Red Chittagong cattle facing extinction
Red Chittagong cattle, a native cattle breed reared predominantly in Chattogram, is facing extinction for many reasons, especially due to hybridisation, according to experts.
Bangladesh Livestock Research Institute (BLRI) officials informed that the cattle will be nearing extinction soon if this trend of hybridisation continues.
Experts say this cattle breed has distinct characteristics than other Bangladeshi cattle.
They said rural farmers prefer this breed over others due to their high conception rate, disease resistance, high milk fat percentage and cost effectiveness.
Manirul Islam, a professor of Animal Science of Chattogram Veterinary and Animal Sciences University, conducted a research recently titled "Performance of Red Chittagong cattle in some selected areas of Chittagong district of Bangladesh."
His research showed that a fully grown cow of this breed weighs 150-200 kg and gives 2-3 liters of milk daily without extra food. It's also able to give birth to one calf per year. The milk's fat content is very high, making it tasteful.
This breed of cattle survives on low quality feed, which is beneficial during feed shortage. Their kind thrives in Bangladeshi climate, finds Manirul's research.
Nazim Haider, president of the Dairy Firm Association of Chattogram, said the number of this cow breed is decreasing day by day. If the government doesn't intervene, this native variety will be lost.
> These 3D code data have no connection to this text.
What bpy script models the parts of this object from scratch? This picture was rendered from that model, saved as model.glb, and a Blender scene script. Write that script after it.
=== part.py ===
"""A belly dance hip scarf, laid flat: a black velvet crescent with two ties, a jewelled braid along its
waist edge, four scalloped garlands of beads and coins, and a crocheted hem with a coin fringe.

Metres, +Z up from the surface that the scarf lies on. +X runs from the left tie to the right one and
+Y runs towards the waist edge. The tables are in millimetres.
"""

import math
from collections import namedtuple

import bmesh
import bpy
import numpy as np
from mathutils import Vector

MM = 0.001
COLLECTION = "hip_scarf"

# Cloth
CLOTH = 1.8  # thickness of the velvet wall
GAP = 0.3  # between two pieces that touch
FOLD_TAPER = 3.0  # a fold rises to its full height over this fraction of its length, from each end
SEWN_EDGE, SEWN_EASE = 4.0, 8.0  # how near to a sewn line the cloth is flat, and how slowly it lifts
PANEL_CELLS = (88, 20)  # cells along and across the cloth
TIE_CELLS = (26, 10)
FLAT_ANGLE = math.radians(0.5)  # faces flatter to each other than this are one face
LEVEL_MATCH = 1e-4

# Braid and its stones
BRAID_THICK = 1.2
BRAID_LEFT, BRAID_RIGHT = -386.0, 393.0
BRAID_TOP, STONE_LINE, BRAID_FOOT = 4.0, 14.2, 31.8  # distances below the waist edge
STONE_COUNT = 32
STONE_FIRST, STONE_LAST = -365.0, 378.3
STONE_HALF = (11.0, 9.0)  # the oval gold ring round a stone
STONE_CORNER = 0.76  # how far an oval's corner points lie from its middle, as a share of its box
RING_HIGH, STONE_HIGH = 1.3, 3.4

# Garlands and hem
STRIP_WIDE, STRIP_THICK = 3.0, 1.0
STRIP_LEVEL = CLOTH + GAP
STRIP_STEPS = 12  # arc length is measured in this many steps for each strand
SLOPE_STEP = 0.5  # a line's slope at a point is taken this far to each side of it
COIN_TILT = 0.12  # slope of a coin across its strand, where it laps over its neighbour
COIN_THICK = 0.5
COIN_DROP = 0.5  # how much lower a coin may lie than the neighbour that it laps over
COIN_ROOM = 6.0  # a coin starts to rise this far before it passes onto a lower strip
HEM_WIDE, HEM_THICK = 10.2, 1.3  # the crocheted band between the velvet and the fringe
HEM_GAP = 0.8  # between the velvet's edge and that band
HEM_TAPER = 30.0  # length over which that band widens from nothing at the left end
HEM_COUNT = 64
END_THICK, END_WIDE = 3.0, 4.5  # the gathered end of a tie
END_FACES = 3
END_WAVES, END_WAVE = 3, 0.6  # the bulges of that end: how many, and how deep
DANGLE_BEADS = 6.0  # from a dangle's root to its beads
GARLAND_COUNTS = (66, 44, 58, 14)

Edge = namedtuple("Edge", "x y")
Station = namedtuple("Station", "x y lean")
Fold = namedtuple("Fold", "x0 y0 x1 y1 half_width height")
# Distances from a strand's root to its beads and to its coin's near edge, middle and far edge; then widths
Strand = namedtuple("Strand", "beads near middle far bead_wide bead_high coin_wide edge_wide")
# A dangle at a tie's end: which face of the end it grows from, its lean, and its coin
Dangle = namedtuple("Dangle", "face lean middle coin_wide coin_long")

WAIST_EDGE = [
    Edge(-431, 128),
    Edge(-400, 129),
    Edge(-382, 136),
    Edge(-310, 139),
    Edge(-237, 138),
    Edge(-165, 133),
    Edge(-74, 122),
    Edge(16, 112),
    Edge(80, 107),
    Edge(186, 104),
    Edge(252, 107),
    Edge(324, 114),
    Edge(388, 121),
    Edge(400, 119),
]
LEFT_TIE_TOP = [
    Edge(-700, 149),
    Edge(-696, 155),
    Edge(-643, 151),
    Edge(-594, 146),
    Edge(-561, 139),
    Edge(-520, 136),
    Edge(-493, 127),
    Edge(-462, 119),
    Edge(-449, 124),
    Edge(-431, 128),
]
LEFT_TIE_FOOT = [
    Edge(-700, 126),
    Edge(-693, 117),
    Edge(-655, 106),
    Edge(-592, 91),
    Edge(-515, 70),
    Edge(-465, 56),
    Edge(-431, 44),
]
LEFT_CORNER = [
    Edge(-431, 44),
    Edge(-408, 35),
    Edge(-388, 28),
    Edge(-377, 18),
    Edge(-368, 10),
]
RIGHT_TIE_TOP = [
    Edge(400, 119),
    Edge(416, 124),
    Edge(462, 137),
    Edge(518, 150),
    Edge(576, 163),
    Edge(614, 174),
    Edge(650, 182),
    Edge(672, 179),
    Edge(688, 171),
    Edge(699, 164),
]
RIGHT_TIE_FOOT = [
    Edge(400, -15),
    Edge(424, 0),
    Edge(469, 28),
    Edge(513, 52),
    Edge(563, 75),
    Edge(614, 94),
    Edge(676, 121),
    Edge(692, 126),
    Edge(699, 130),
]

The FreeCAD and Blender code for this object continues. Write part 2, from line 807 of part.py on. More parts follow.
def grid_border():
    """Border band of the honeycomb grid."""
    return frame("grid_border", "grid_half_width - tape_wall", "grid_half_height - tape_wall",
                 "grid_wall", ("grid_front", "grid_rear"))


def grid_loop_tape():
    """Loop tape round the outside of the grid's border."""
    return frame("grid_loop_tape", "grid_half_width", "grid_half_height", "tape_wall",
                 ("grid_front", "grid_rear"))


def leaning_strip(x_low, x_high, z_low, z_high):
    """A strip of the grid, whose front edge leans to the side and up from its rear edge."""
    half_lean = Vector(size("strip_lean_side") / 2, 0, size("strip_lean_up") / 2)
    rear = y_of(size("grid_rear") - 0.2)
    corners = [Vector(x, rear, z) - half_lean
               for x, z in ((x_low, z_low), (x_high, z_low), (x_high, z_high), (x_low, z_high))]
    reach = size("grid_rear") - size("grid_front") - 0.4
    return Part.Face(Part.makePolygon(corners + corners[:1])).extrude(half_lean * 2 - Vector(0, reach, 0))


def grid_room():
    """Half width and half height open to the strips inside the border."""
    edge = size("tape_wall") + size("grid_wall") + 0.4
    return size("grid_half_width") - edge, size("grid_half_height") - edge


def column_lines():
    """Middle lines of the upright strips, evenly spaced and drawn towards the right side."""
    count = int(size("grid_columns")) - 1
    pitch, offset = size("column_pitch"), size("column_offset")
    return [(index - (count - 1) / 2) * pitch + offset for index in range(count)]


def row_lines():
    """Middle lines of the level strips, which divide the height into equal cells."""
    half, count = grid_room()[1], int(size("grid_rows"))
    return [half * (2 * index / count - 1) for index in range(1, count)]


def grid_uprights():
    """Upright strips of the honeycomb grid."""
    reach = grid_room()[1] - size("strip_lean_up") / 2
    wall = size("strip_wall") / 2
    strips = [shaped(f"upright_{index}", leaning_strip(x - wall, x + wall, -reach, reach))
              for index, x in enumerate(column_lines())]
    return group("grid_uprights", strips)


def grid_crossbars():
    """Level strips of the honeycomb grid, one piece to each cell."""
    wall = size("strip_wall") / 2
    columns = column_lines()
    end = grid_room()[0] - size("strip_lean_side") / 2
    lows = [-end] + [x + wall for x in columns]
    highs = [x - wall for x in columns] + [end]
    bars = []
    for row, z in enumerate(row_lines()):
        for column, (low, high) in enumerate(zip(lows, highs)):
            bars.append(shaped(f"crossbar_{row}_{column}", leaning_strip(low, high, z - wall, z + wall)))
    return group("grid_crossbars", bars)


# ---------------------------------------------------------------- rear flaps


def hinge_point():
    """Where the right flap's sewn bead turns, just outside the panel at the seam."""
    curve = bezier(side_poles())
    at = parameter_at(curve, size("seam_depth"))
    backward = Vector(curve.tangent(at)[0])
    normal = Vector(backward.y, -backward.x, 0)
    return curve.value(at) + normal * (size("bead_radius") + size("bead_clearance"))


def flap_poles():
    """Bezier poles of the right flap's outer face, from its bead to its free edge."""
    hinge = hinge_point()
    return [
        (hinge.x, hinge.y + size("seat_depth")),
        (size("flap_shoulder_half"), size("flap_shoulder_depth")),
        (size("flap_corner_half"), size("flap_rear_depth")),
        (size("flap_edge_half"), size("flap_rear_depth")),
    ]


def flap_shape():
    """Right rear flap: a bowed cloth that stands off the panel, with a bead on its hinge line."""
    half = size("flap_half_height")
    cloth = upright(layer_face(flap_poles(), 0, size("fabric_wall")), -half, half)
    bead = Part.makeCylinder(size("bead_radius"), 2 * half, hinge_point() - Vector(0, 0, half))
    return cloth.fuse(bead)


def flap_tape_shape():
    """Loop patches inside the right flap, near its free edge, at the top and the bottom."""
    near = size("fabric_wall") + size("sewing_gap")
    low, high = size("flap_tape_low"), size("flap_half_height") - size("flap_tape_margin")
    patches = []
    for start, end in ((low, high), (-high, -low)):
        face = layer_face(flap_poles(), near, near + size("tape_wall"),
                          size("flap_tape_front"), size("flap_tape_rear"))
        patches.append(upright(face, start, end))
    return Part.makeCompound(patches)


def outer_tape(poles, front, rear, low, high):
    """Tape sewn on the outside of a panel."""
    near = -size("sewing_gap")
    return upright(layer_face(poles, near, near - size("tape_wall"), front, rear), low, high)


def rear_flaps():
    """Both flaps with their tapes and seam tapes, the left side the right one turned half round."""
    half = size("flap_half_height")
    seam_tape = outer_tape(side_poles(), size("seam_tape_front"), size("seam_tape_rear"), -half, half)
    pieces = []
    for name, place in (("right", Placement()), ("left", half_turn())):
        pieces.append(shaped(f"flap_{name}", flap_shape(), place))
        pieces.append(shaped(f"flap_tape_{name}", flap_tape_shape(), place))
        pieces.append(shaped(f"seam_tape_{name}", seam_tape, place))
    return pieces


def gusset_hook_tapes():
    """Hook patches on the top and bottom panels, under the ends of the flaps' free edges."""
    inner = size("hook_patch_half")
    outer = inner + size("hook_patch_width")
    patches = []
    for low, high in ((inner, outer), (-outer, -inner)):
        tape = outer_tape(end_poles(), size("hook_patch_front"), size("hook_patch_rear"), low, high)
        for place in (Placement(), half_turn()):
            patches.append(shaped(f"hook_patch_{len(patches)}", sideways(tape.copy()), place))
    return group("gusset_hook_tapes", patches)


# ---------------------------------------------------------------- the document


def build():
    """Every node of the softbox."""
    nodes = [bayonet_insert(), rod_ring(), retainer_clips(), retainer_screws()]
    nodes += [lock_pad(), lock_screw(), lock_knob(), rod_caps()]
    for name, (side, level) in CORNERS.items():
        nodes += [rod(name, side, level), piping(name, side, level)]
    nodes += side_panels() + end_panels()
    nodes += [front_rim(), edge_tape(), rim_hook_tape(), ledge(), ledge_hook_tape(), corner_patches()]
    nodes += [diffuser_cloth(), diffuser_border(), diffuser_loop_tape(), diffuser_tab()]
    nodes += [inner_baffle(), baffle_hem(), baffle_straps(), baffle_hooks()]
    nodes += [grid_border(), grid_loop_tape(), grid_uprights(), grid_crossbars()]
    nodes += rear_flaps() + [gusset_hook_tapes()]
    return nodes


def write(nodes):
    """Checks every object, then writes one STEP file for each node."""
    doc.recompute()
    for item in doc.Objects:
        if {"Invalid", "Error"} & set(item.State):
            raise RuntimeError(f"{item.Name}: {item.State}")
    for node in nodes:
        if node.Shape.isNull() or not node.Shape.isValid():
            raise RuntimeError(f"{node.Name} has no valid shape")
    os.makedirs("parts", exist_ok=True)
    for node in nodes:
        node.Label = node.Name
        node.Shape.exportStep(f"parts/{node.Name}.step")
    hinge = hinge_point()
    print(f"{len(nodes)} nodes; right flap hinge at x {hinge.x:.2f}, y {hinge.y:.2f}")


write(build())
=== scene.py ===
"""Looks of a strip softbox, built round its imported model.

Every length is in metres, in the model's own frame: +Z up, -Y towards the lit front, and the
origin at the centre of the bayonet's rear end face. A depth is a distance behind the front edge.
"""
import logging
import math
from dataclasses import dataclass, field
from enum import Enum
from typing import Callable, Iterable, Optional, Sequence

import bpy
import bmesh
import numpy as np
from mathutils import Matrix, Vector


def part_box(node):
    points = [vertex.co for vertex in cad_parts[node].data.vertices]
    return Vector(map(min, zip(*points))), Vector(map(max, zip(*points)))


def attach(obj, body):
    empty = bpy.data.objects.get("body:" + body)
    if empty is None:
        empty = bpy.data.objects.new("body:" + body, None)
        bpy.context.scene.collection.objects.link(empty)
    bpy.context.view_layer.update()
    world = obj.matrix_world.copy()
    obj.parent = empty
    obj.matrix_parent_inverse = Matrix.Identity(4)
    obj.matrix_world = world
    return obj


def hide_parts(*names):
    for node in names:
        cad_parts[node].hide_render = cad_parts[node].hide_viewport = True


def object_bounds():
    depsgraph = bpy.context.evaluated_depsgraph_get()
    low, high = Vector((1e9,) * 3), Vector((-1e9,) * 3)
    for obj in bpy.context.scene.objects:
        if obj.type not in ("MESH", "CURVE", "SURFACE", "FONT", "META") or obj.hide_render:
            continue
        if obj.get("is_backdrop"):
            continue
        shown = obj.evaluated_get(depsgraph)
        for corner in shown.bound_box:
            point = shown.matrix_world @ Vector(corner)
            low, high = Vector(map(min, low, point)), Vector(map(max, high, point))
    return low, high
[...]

However, BLRI had conducted two projects titled "Red Chittagong Cattle (RCC) Improvement and Conservation Project".
During a recent visit to Hathazari dairy and Chattogram's Red Chittagong cattle breed development farm, which was set up under the "Expansion of RCC artificial insemination and activities and implementation of embryo transfer technology project-phase-3", this correspondent saw that there were 238 RCC cows, which are being nurtured to improve the quality of this variety.
Malay Kanti Modak, deputy director of the Hathazari dairy and RCC breed development farm, told The Daily Star that under this project, 100 RCC bulls will be reared.
Devjyoti Ghosh, information officer of BLRI, said they've already completed two projects for developing the cattle's variety.
"Research is still ongoing. After completion, we'll publish information about the conservation and development of this species," the official added.